Potensi Tambang Strategis: “Tanah Jarang” dan Masa Depan Industri

Selain logam timah, hasil sitaan juga mengandung potensi mineral tanah jarang (rare earth elements) — bahan baku penting untuk teknologi tinggi seperti baterai, semikonduktor, dan kendaraan listrik.
Jika dikelola secara sah, para analis memperkirakan potensi pendapatan negara bisa mencapai Rp4–5 triliun per tahun.

Namun, pengelolaan aset rampasan bukan tanpa tantangan. PT Timah harus menyiapkan investasi tambahan untuk memulihkan smelter yang sudah lama tidak beroperasi, menata ulang pasokan bijih dari penambang legal, serta memastikan tata kelola ramah lingkungan.

Babak Baru Pengawasan Tambang Nasional

Kasus timah ilegal di Bangka Belitung selama ini menjadi simbol kegagalan pengawasan tambang nasional. Ribuan tambang rakyat dan smelter bawah tanah beroperasi tanpa izin, merusak lingkungan, serta menggerus pendapatan negara.

Dengan penyerahan aset besar-besaran ini, pemerintah berharap tercipta efek jera dan pembenahan menyeluruh terhadap tata kelola pertambangan nasional.

“Tidak boleh lagi ada tambang ilegal yang merusak dan memperkaya segelintir orang,” kata Bahlil Lahadalia.

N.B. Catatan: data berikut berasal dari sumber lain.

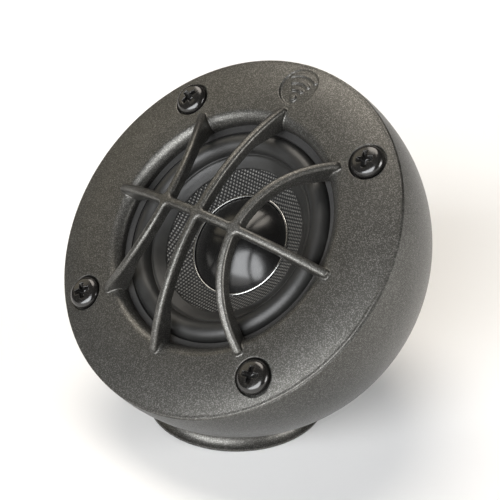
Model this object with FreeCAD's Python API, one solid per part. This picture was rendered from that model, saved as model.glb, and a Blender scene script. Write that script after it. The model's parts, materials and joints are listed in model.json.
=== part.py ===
import FreeCAD, Part
import math
import os
from FreeCAD import Placement, Rotation, Vector

# A surface-mount car speaker pod: a small cone driver behind a domed guard, in a
# spherical pod that swivels on a round screw-down foot.
#
# Row frame: millimetres, +Z up, the foot's underside on z = 0, the foot's axis is Z and
# the pod faces -Y. Everything in the pod is drawn in the pod frame, where +Z is the
# driver's axis pointing out, +Y is up the face and z = 0 is the front face; in_pod()
# then tilts it into place.

# Pod
RING_RADIUS = 45.0
FACE_TILT = 45.0
RING_CENTRE = Vector(0, -5.3, 50.9)
BOWL_RADIUS = 45.9
BOWL_WALL = 2.6
BOWL_RIM_CHAMFER = 0.3
BOWL_SETBACK = math.sqrt(BOWL_RADIUS**2 - RING_RADIUS**2)
SEAM_TOP, SEAM_GAP = -1.3, 0.35
BOSS_RADIUS, BOSS_BACK, BOSS_BORE_BACK, BOSS_WEB = 4.2, -19.0, -17.0, 5.0

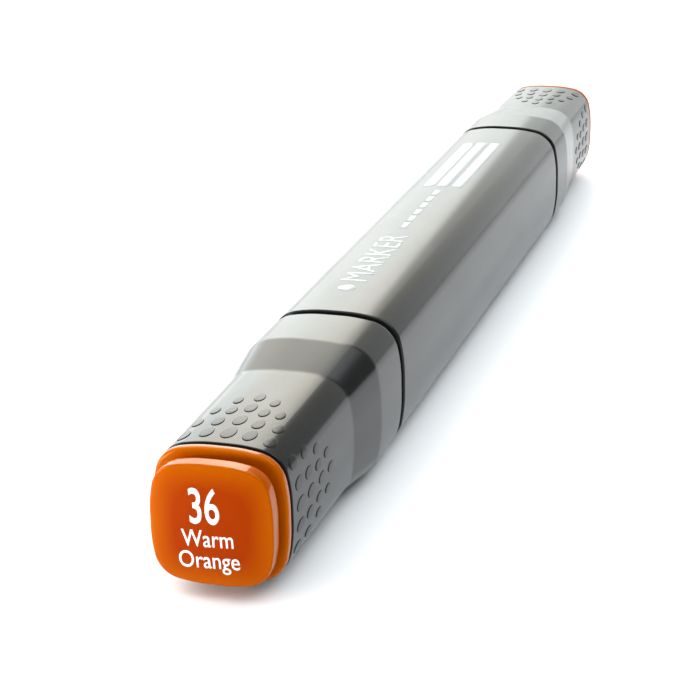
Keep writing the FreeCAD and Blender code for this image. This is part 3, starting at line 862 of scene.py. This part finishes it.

Kementerian Investasi bersama Kementerian ESDM kini menyiapkan regulasi baru untuk memperketat izin, mengintegrasikan rantai pasok, dan memastikan setiap gram timah berasal dari sumber legal.

Presiden Prabowo Subianto didampingi Jaksa Agung ST Burhanuddin, Menteri Rosan Roeslani, dan Kapolri Listyo Sigit saat menyaksikan penyerahan enam smelter timah rampasan di Pangkal Pinang, 6 Oktober 2025.
(Sumber: Biro Pers Sekretariat Presiden / Antara / CNBC Indonesia)

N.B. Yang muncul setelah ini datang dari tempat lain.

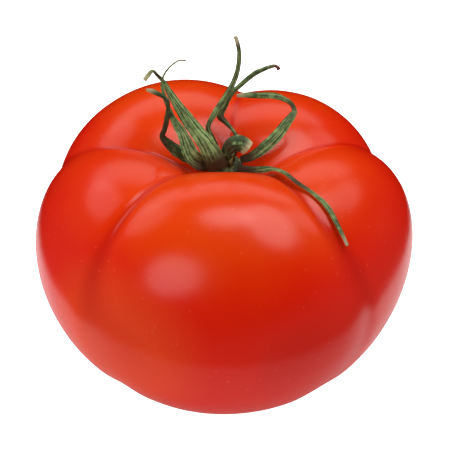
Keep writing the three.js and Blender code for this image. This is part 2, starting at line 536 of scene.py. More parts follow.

Dari “Kejahatan Tambang” ke Harapan Baru

Penyerahan aset timah rampasan ini bukan sekadar simbol politik, tapi langkah awal menuju perubahan tata kelola sumber daya alam yang selama ini “bocor” di tangan mafia tambang.

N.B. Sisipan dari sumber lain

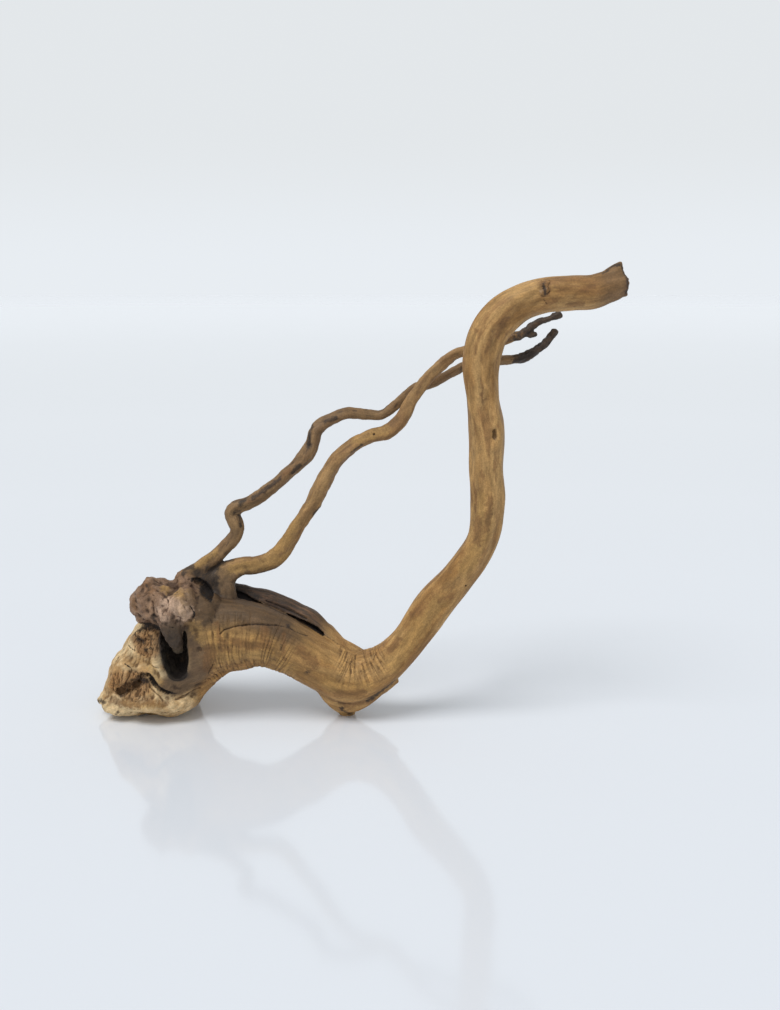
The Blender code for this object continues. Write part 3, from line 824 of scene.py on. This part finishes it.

Presiden Prabowo menutup kunjungannya di Pangkal Pinang dengan satu kalimat singkat:

“Kita mulai dari sini. Negara harus menang atas ketamakan.”

Sebuah kalimat yang menggema — bukan hanya untuk Bangka Belitung, tapi untuk seluruh kekayaan alam Indonesia yang masih menunggu dibenahi.